My mom, a prior divorcee herself, and I made a deal. We would buy a house together, and it would just be the two of us. That was fine with me, I knew that I would never get married again, because I had already taken my one shot, and I had failed. A second time around was completely out of the question for more than one reason. Not just because I had been hurt, not because I really had no interest in women, but because I had children to think about, and to bring someone else into their lives, to me, would be selfish on my behalf. So into a two bedroom house I went, with my mother as my roommate.

After about two years, I became comfortable dating again, and there were several women that I went out with, but I remained distant from all of them, never getting too close, and always breaking it off for some lame reason whenever I felt as if the relationship was getting too serious. Four years went by, and the contentment I once had while being married was replaced with contentment from being single. I was satisfied not having anyone romantically.

That all changed one night at a party I reluctantly attended, just for the sake of a friend. A little alcohol, dim lighting, and sheer nerve, I went over to him, and began making small talk. I had never met him before, but I knew of him, and I knew he was gay. We talked for the remainder of the evening, and before I left, I gave him my number and told him to call if he wanted to go out sometime. I honestly didn’t think he would call, I thought to myself on the way home, but I was really overcome with a sense of belonging, and I know there must have been a smile on my face as I drove home in the night, and laid in my bed completely astounded at the chance meeting that had temporarily brought so much happiness to me.

The next morning when I awoke, I found myself in a daze, consumed by thoughts of this man I had met the night before, longing to talk with him again. I felt foolish and immature for desiring him so much. Never in my life had I felt like this, and I wanted to feel like this forever. I’m not saying it was love at first sight, I didn’t even know I could love a man in that way, but I knew it was something that sparked emotions in me that I didn’t even know were there.

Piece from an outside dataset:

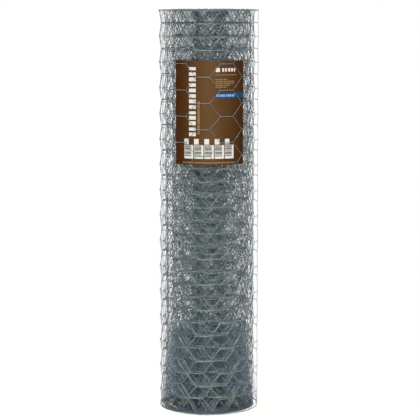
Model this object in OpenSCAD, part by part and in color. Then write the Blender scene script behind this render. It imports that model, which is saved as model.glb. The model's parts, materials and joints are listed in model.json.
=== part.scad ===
// Roll of hexagonal wire netting, standing on its end, with a printed label under its loose last turn.
// The wound netting is one turned solid, and its turns show as rings on both ends.
// Millimetres. Z points up, and the origin is at the middle of the end that the roll stands on.

/* [Roll] */
// Height of the standing roll, which is the width that the netting is woven at
roll_height = 1200; // [700:10:2000]
// Outside diameter over the loose last turn
roll_diameter = 299; // [240:1:420]
// Diameter of the open bore that the winding bar leaves
bore_diameter = 56; // [30:1:100]

/* [Turns] */
// Distance from one packed turn to the next
turn_pitch = 2.5; // [2.2:0.1:8]
// Thickness of the edge wires that each turn shows on the ends
edge_thickness = 1.4; // [0.8:0.1:2]
// Thickness of the netting where two of its wires are twisted together
netting_thickness = 2.5; // [1.6:0.1:5]
// Open space between the loose last turn and the packed turns inside it
loose_gap = 9; // [4:0.5:20]
// Depth of the grooves between the turns
groove_depth = 6; // [1:0.5:30]

/* [Label] */
// Width of the label, measured round the roll
label_width = 216; // [100:1:300]
// Height of the label
label_height = 304; // [100:1:450]
// Thickness of the label's card
label_thickness = 0.4; // [0.2:0.1:1.5]
// Distance from the top of the roll down to the label's upper edge
label_drop = 146; // [60:1:220]
// Angle from the front of the roll round to the middle of the label, in degrees
label_angle = 1.3; // [-30:0.1:30]
// Space in front of the label and behind it
label_clearance = 0.3; // [0.1:0.1:1]
// Width of the opening left in the last turn all round the label's edges
label_margin = 3; // [1:0.5:10]

/* [Hidden] */
$fn = 96;

// Angle of the front of the roll, which faces along the negative Y axis
front_angle = -90;
// How far a cutting shape runs out past the face that it opens
cut_overrun = 2;

roll_radius = roll_diameter / 2;
bore_radius = bore_diameter / 2;
loose_radius = roll_radius - edge_thickness;
packed_radius = loose_radius - loose_gap;
turn_count = floor((packed_radius - bore_radius - edge_thickness) / turn_pitch) + 1;
turn_step = (packed_radius - bore_radius - edge_thickness) / (turn_count - 1);

label_radius = roll_radius - netting_thickness - label_clearance - label_thickness;
pocket_radius = label_radius - label_clearance;
label_top = roll_height - label_drop;
label_bottom = label_top - label_height;

zinc_grey = [0.46, 0.51, 0.52];
card_brown = [0.36, 0.21, 0.10];

// Angle that a length measured round the roll takes up at a radius
function arc_angle(length, radius) = length / radius * 180 / PI;

// Inner radius of a packed turn, where turn 0 lines the bore
function turn_radius(turn) = bore_radius + turn * turn_step;

// Outline points that run over one packed turn and the groove outside it
function turn_points(turn, face, floor_level, next_radius) = [
    [turn_radius(turn), face],
    [turn_radius(turn) + edge_thickness, face],
    [turn_radius(turn) + edge_thickness, floor_level],
    [next_radius, floor_level],
];

// Radius at which the groove outside a turn ends
function groove_end(turn) = turn < turn_count - 1 ? turn_radius(turn + 1) : loose_radius;

// Outline of one end from the bore out to the outside face, with a groove after each packed turn
function end_points(face, floor_level) = concat(
    [for (turn = [0 : turn_count - 1]) each turn_points(turn, face, floor_level, groove_end(turn))],
    [[loose_radius, face], [roll_radius, face]]
);

// Points in the opposite order
function reversed(points) = [for (i = [len(points) - 1 : -1 : 0]) points[i]];

// Half section of the whole roll, to be turned round the Z axis
module roll_section() {
    polygon(concat(
        end_points(0, groove_depth),
        reversed(end_points(roll_height, roll_height - groove_depth))
    ));
}

// Part of a tube that is centred on the label, from an inner radius outwards
module label_sector(inner_radius, wall, width, bottom, height) {
    sweep = arc_angle(width, inner_radius);
    rotate([0, 0, front_angle + label_angle - sweep / 2])
        rotate_extrude(angle = sweep)
            translate([inner_radius, bottom])
                square([wall, height]);
}

// Wound netting, opened where the label shows through the wires of the last turn
module netting_roll() {
    color(zinc_grey)
        difference() {
            rotate_extrude() roll_section();
            label_sector(
                pocket_radius,
                roll_radius - pocket_radius + cut_overrun,
                label_width + 2 * label_margin,
                label_bottom - label_margin,
                label_height + 2 * label_margin
            );
        }
}

// Printed card that lies just under the wires of the last turn
module label() {
    color(card_brown)
        label_sector(label_radius, label_thickness, label_width, label_bottom, label_height);
}

netting_roll();
label();
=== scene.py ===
"""Looks of a standing roll of hexagonal wire netting, with a printed card under its loose last turn.

Metres, with Z up. The roll stands on the origin, and its label faces along -Y. Angles round the roll start
at the front and grow towards +X.
"""

import json
import logging
import math
from contextlib import contextmanager
from dataclasses import dataclass, field
from enum import Enum
from typing import ClassVar, Iterator, Sequence

import bpy
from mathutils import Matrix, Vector


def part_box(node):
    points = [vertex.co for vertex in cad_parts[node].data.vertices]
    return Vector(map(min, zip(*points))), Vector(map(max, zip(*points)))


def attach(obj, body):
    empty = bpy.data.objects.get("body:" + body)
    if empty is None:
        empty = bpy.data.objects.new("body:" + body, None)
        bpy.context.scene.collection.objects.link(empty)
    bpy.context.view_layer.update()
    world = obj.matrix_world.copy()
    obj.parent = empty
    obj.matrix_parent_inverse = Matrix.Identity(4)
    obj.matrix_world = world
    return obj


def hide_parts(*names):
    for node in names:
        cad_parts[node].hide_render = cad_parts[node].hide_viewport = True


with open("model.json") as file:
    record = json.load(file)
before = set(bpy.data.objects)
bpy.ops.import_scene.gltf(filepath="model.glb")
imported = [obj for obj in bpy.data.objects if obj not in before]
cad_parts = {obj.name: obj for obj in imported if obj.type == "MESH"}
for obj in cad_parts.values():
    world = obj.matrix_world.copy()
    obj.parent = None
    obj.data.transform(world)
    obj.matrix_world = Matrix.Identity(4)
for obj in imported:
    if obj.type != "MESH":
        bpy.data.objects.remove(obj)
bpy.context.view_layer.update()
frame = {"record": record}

LOG = logging.getLogger("netting_roll")
ROOT_BODY = "root"
ROLL_NODE = "netting_roll"
LABEL_NODE = "label"
WIRE_SLOT = "zinc_wire"
CARD_SLOT = "printed_card"
BORE_MOUNT = "bore"
PRINT_MAP = "print"

MM = 0.001
FULL_TURN = 2 * math.pi
QUARTER_TURN = math.pi / 2
# Points closer than this become one.
WELD_DISTANCE = 0.004 * MM
# The card's back is mapped this far to the left of its print.
BACK_SHIFT = 1.0
# A face of the flat card is part of its back if more than this of its normal points back.
BACK_FACING = 0.5

Piece = bpy.types.Object
Material = bpy.types.Material
Group = bpy.types.NodeTree
Socket = bpy.types.NodeSocket
Colour = tuple[float, float, float, float]
Place = tuple[float, float, float]
Span = tuple[float, float]
Course = tuple[tuple[float, float], ...]


# Hand tools


def select_only(*pieces: Piece) -> None:
    """Select some pieces and nothing else.

    Args:
        pieces: The pieces. The last one becomes the active one.
    """
    bpy.ops.object.select_all(action="DESELECT")
    for piece in pieces:
        piece.select_set(True)
    bpy.context.view_layer.objects.active = pieces[-1]


@contextmanager
def edit_mode(piece: Piece) -> Iterator[None]:
    """Keep a piece in edit mode for the length of a with block, at first with all of it selected.

    Args:
        piece: The piece.
    """
    select_only(piece)
    bpy.ops.object.mode_set(mode="EDIT")
    try:
        bpy.ops.mesh.select_all(action="SELECT")
        yield
    finally:
        bpy.ops.object.mode_set(mode="OBJECT")


def apply_modifiers(piece: Piece) -> None:
    """Apply every modifier of a piece, in order.

    Args:
        piece: The piece.
    """
    select_only(piece)
    for modifier in list(piece.modifiers):
        bpy.ops.object.modifier_apply(modifier=modifier.name)


def bake_place(piece: Piece) -> Piece:
    """Move a piece's place, turn and size into its mesh.

    Args:
        piece: The piece.

    Returns:
        The same piece.
    """
    select_only(piece)
    bpy.ops.object.transform_apply(location=True, rotation=True, scale=True)
    return piece


def discard(piece: Piece) -> None:
    """Delete a helper object."""
    bpy.data.objects.remove(piece, do_unlink=True)


def named(piece: Piece, name: str) -> Piece:
    """Name a piece and its mesh."""
    piece.name = piece.data.name = name
    return piece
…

As the day passed on, I replayed the previous nights events in my mind, and then, as the sun was setting, the phone rang. It was him. “I have to see you tonight” he said. We met later that night for dinner, and talked and laughed, and shared our feelings with one another, and I told him my story of living “straight”, and my fears of coming out. He understood, and told me to wait until I felt that the time was right. Over the course of the next week, we met nightly, and for the very first time in my life, contentment was replaced with happiness.

I had never known this feeling before. I had read about it in Emily Dickinson poems, I had seen it portrayed in Hollywood movies, and I even knew some people who had experienced it firsthand, but I was completely oblivious to its existence. I was beginning to love in a way that I had never loved before. I had to tell someone how I was feeling, but I couldn’t. I couldn’t let anyone know that another man was making me feel like this. Who could I tell, that my whole life had been a lie. Once again, I turned to the only place I knew of for comfort, my mother.

I rehearsed the speech in my room for hours, contemplating her reaction, and coming up with defenses for them. I played the whole conversation out in my head over and over. There I was, 26 years old and scared as hell to tell my mom that I had found happiness in another man. How would she react? Would she be upset, and angry with me? Would she be disappointed? I couldn’t put it off any longer and I reassured myself that it would be alright. I walked into her bedroom, and sat at the foot of her bed. I felt tears welling up in my eyes, and I could feel the lump in my throat getting bigger as I tried to find the words I had rehearsed for hours before. How could the thing that brought so much happiness to me, also bring so much shame and guilt?

“Mom, I have something that I need to tell you,” I said. She sat up in the bed with a concerned look on her face.

“What is it, Is everything alright?”

“Yeah, there’s just something I need for you to know.” “I’m gay, mom.” The tears that had a moment ago been a glazing in my eyes, were now running down my face, and the lump that was in my throat had become an emptiness in my stomach.

“Its alright baby, its okay” “You’re my son, and I love you,” she said. We hugged, and I went on to tell her about the guy I had met, and how he had brought so many new feelings into my life. I sat on my mothers bed, confiding in her my newly found love life, talking, and laughing, and then she went to sleep, and that was that.

I had found true happiness, and for the first time in my life, I was free, completely free. I had told the one person that mattered the most, and the acceptance she offered made it easier to tell others. So I did, little by little, I began telling the people that mattered the most to me, and not one person rejected me. I am so lucky to have such a wonderful family and magnificent friends, and daring to be different, has made me realize this fact even more. Finally, at 26 years old, I had found my place in this world, and I know I am where I belong.